Anil Talreja, partner, Deloitte India, said companies which already source locally can be in a sweet spot but concurs others may have to relook at their expansion strategies.
“This may also lead to staggered buyouts or giving away the sourcing part to its Indian partner,” said Talreja.
Govind Shrikhande, managing director, Shoppers Stop, said retailers operating in categories such as bed linen which are already sourcing from India will be the key beneficiaries.
“However, luxury goods retailers will not be able to source from India because they have to maintain global standards for their brands and hence manufacture it from a single location. Such players will continue to operate the way they have been doing thus far,” he said.
Terming the government’s decision a move in the right direction, Kishore Biyani, founder and group CEO, Future Group, said, “Going forward, increased level of activity can be witnessed in categories such as home and apparels.”

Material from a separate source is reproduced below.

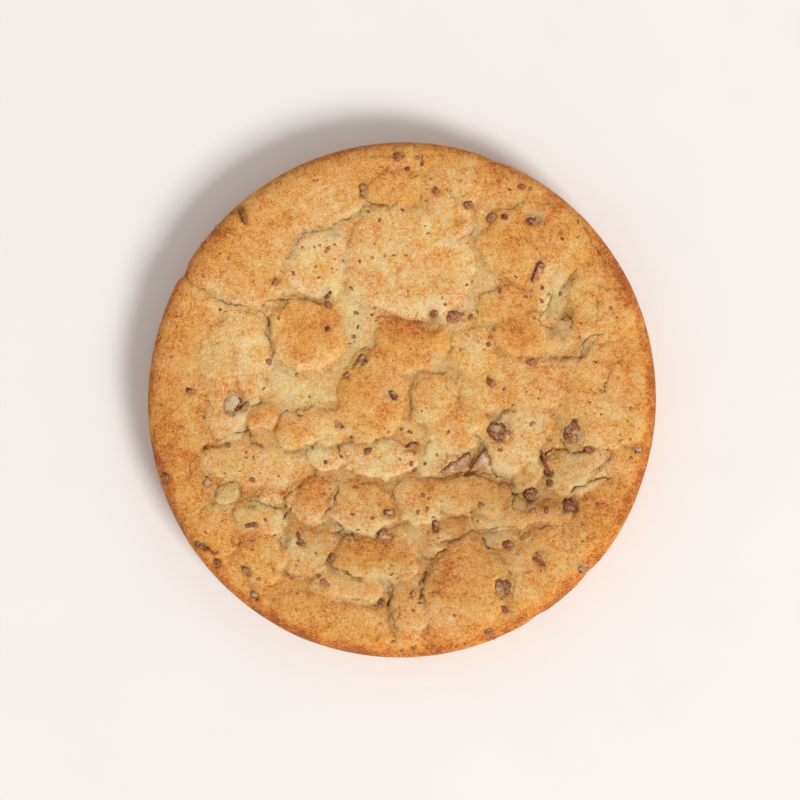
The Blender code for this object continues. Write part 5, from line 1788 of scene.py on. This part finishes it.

Kumar Rajagopalan, CEO of Retailers Association of India (RAI), says larger fashion houses (without India sourcing) will have to start looking at ways to comply with the 30% condition if they want to set up beachheads.
The government first allowed 51% FDI in single-brand retail in 2006. In four years since, India drew close to $200 million in FDI.
Government figures show there are as many as 94 proposals for FDI with the government of which 57 have been approved so far.
“This is expected to rise exponentially now,” said Harish Bijoor, independent retail consultant. The 30% sourcing rule, according to him, will only expand the time between ideation and incubation of businesses.
According to Sageraj Bariya, managing partner, Equitorials, a Mumbai-based equity research firm, another plus point would be that foreign brands that are already in India will be able to take quicker business decisions and therefore make more investments since they will not have to wait for their partner’s ability to raise funds.